Hanjra, Munir A., Ferede, Tadele, Gutta, Debel Gemechu
Agricultural water management 2009 v.96 no.11 pp. 1596-1604
agriculture, irrigation systems, water management, poverty, rural poverty, rural population, market access, villages, educational status, investment, investment planning, small-scale farming, farm size, water conservation, literacy, social welfare, household income, socioeconomic status, development policy, Ethiopia
Investments in agricultural water management should complement or strengthen the livelihood and coping systems of the rural poor, and should thus be instrumental for breaking the poverty trap in Ethiopia. Underdeveloped water resources constrain progress towards poverty reduction. We examine linkages and complementarities between agricultural water, education, markets and rural poverty through an empirical study using household level data from selected villages in southern Ethiopia. We show that investments in irrigation can contribute to poverty reduction, but the poverty reducing impacts of irrigation water are greater when human capital and rural markets are well developed.
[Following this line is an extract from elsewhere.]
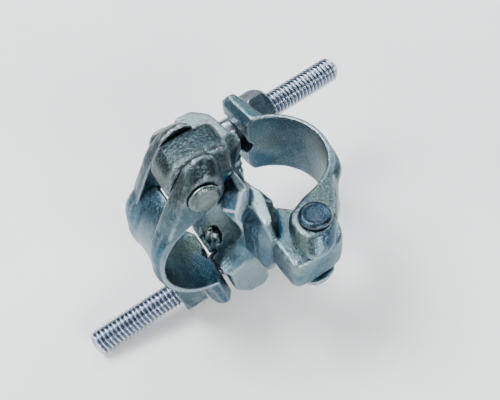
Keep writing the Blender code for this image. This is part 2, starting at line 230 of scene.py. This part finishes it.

The size of landholding, access to irrigation water, on-farm land and water conservation practices, literacy of the household head, and years of education of adults are all significant determinants of household welfare, and thus potential pathways for reducing poverty. Expansion of cultivated land, particularly irrigated land, universal literacy, and an extra school year for adults all reduce poverty, but reductions in poverty are greater when irrigation is combined with universal literacy. These findings call for simultaneous investments in agricultural water, education, markets and related policy support measures for reducing poverty in smallholder agriculture in Ethiopia.